Based on the above considerations, the Recording was ruled “inadmissible”.
Here, we know that the core considerations of the Court in relation to audio record admissibility is split into two main aspects
a) How confident is the court on the recording’s integrity
b) How accurate can the court deduce holistic content of the recording based on transcript of the audio recording.

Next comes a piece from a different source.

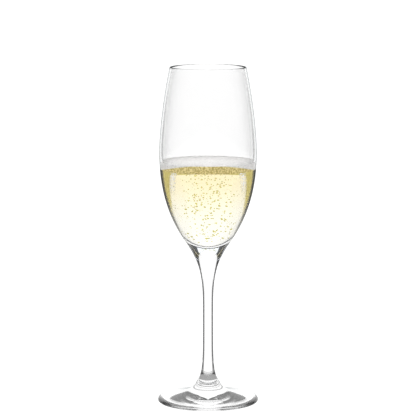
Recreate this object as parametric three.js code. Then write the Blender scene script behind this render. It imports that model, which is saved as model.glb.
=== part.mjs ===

I then applied these findings to the case of my said friend. First, not only there were pauses in between the conversation, it was fragmented – which means, the possibility of tampering (cut out parts that were infavorable to him) is very high. Second, was it the original recording that my friend recorded? Yes it was – on the condition that the audio is played from his phone, and not through any derivative means. Third, if I was to transcribe the content of the recording, would there be any incoherence? Yes – it was sent to me in multiple audio files, and I couldn’t bridge the whole conversation together to ascertain the flow of it, making it confusing to me when it comes to some part of the conversation.
So here is an advice to those who think they are smart enough to record an audio conversation in anticipation of tendering it as evidence in Court:
- record it on a device/phone meant to be tendered as evidence eventually.
- do not cut/paste/edit the file. Leave it in totality as it is, even if there are parts that were detrimental to you.
- make sure that the recording is loud, and clear – to avoid incoherence to any transcriber.
Avoid having short pauses during the recording.